Как отмечено, отчасти мотивация для наших упражнений в данной книге лежит в реакции, с которой столкнулась наша предшествующая работа, как среди симпатизирующих, так и антагонистов в равной мере. В большей мере эта реакция базировалась, мы полагаем, на принципиальном непонимании - неудаче уловить, что мы пытались сделать. Оказались ли мы более успешными в наших настоящих усилиях - это решить смогут только читатели. Здесь нужно сделать только одно замечание, и заключается оно в том, что при написании этой книги мы были более, чем обычно, зависимы от наших критиков. В этой связи, мы должны выразить особую благодарность Ричарду Масгрейву и Джюлесу Коулмену, которые преподнесли нам величайший академический комплимент - восприняли нашу работу серьезно. Среди наших ближайших коллег Дуайт Ли внес вклад в некоторые идеи представленные в главах о политике и времени, а Лорен Ломаски - его присутствие всегда стимулирует - дал ценные комментарии относительно глав 6 и 7. Комментарии Виктора Ванберга к главе 1 помогли нам избежать двусмысленности, а комментарии Денниса Мюллера на главу 7 также были полезны. Несколько замечаний Роберта Толлисона помогли нам исправить всю рукопись.

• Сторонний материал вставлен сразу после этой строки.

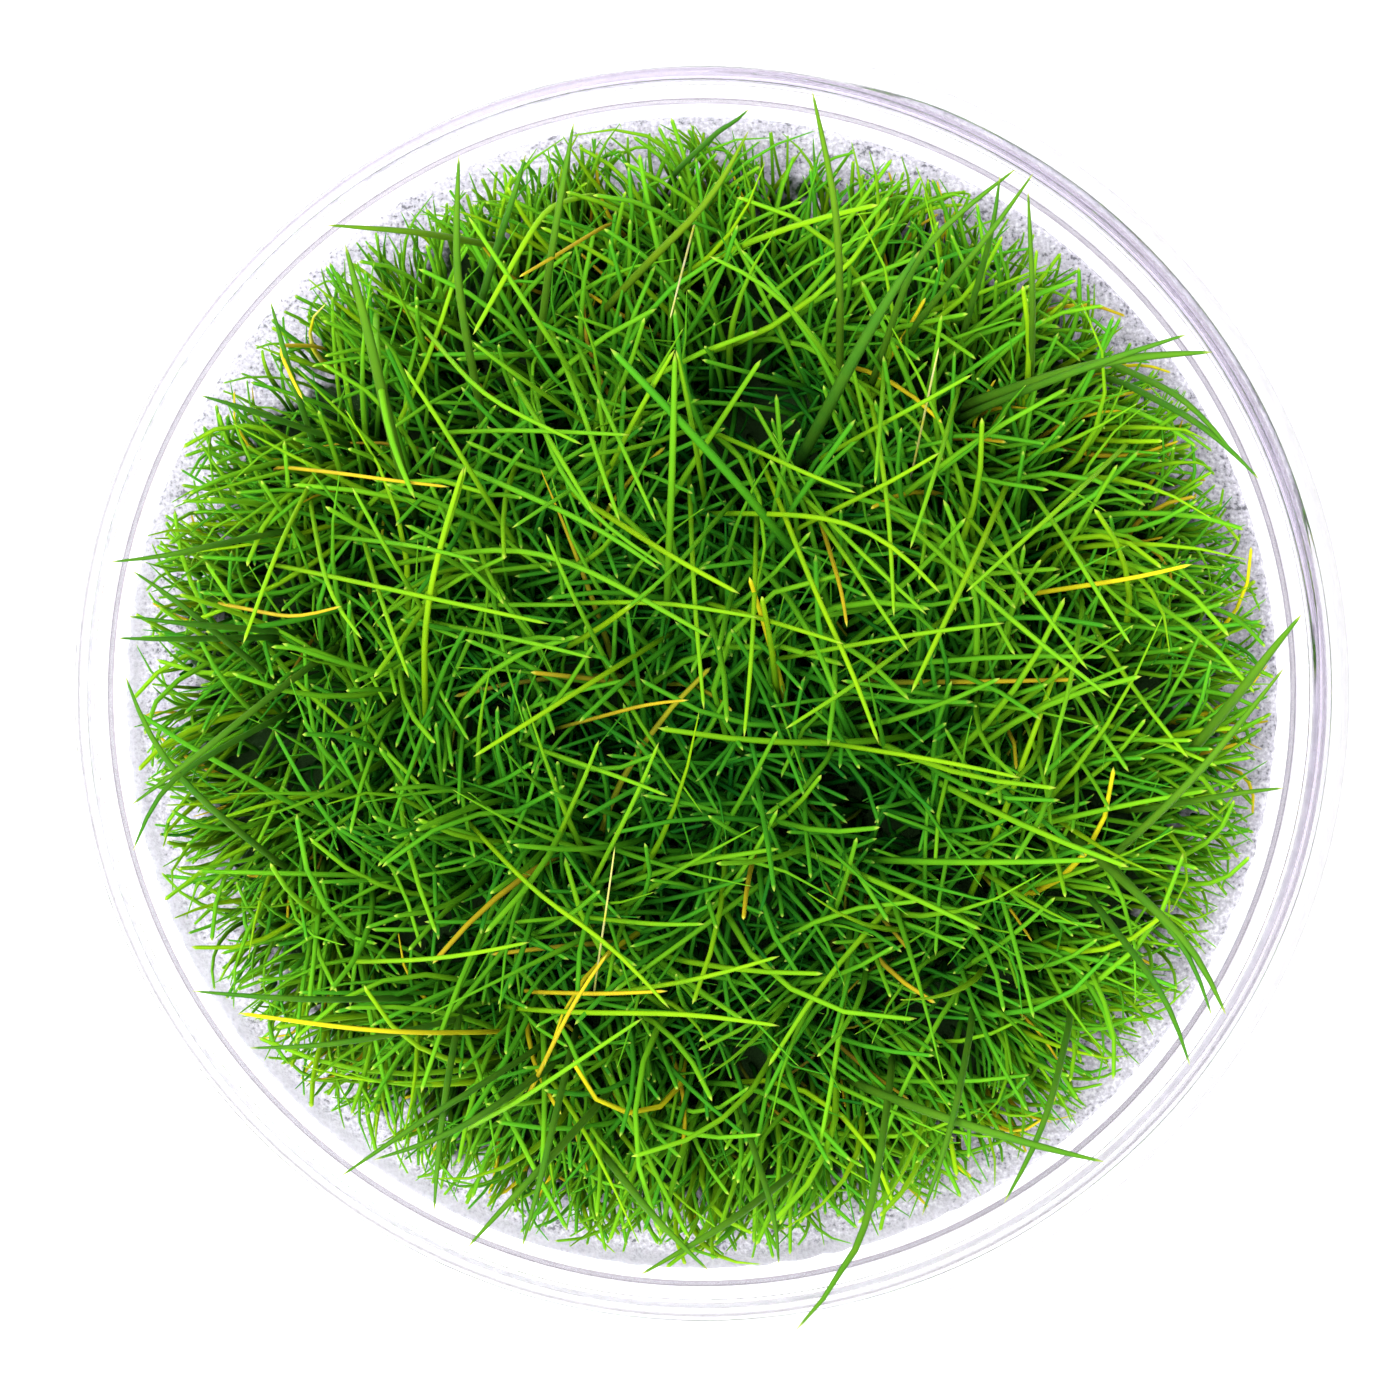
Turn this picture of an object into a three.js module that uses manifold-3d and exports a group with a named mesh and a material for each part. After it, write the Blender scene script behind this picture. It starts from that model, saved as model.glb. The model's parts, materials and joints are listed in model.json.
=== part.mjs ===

Эта книга, подобно предшествующей книге Власть облагать налогом и многим другим более коротким работам, истинный продукт обоих авторов. Однако труд должен быть разделен и ответственность за первый вариант работы распределена. На Бреннана легла задача первоначальной работы над главами 1, 4, 7 и 8; на Бьюкенена - оставшиеся главы, а именно главы 2, 3, 5, 6 и 9. Некоторые из материалов, в особенности из глав Бьюкенена, были сперва представлены в лекциях на конференции Фонда Свободы в Сноуберде, Юта, в 1981 году и в Оксфорде, Англия, в 1982 году.
Непосредственно помогал нам в наших усилиях Центр изучения общественного выбора, университет Джорджа Мэсона, а косвенно те, кто щедро поддерживал программы Центра. За более обширный проект по «конституционной политической экономии», частью которого является эта книга, мы с благодарностью признательны Фонду исследований в экономике и образовании, Лос-Анджелес.
В развивающейся традиции Бьюкенена, мы должны снова поблагодарить Бетти Тиллман за компоновку работы. Ее усилия заслуживают больше, чем обычно, так они предпринимались в процессе большого переезда, который охватил весь Центр общественного выбора, и который она направляла практически без посторонней помощи. Ее необычайная преданность и неизменная приветливость, которые являлись ее характеристиками на протяжении более чем двух десятилетий, продолжали непрестанно удивлять нас и заслуживают нашей постоянной благодарности.